As the situation was debated, Jack had let the group know that his own ship’s test submersible was rated for depths of eight hundred meters and that he would be willing to at least recon the site and attempt to retrieve the data recorders. The NTSB seemed reluctant to accept his help. “Too dangerous,” the team leader had asserted. “We can’t risk the loss of more lives.”

But Jack’s former commander had argued against such caution. “If Mr. Kirkland says he can safely explore the region, then I say let him.”

Even now Jack could remember the flare of pride at Mark Houston’s support. Without it, he wouldn’t be diving to this new depth.
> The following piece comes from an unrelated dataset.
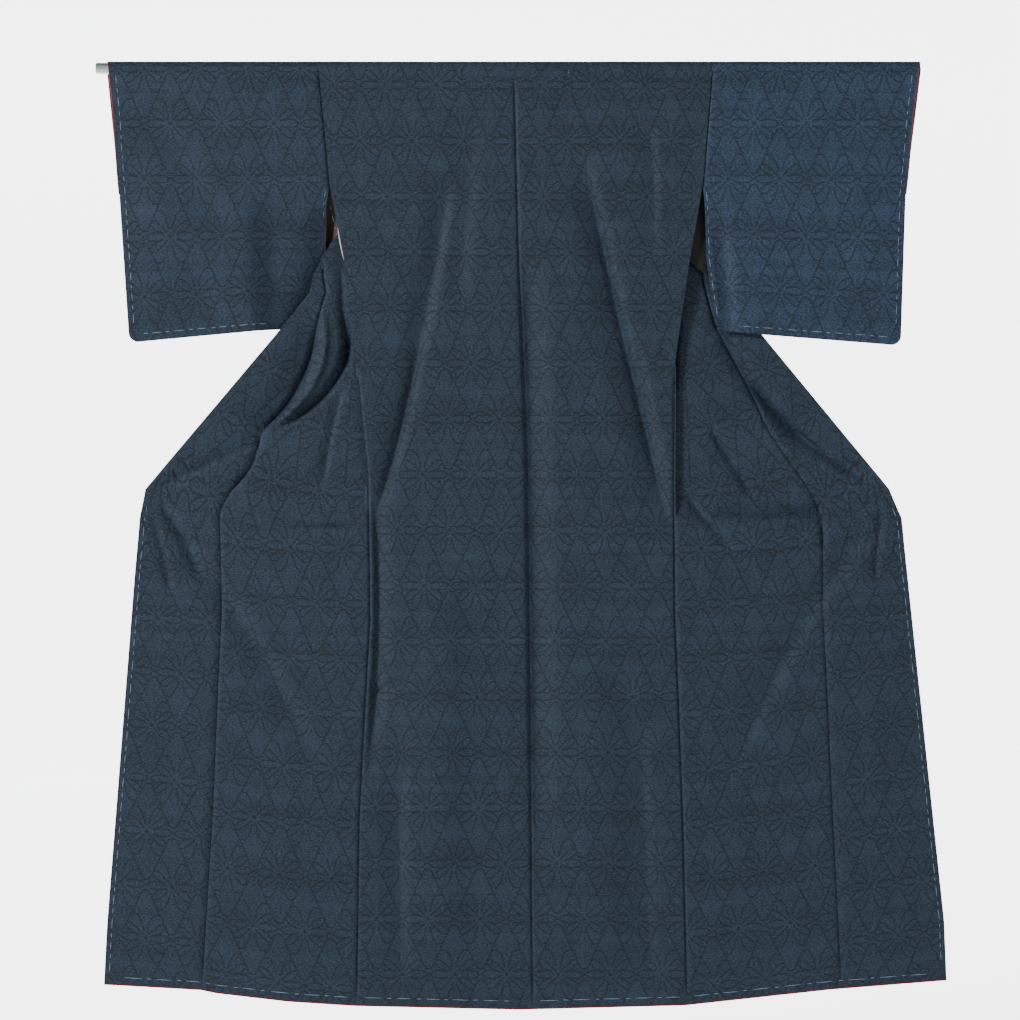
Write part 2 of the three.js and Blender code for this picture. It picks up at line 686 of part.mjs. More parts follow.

With his other teammates clear, Jack worked the pedals of the Nautilus. He descended in a slow spiral, his eyes on all his monitors, the ping of his own sonar echoing in his ears. The space between the ping and its return were still spaced far apart.


As he sank deeper, the waters grew darker around him. He flicked the battery switch and engaged the sub’s headlights. Cones of brilliance shot forward, disappearing into the infinite blue. Slipping past the two hundred meter mark, the waters became inky, as if he were descending through oil instead of water. Already Jack heard the telltale groan and tick of stressed seals as pressure built outside the sub. But this was just the beginning. At a depth of six hundred meters the pressure would grow to half a ton per square inch, enough to crush him to pulp in a heartbeat.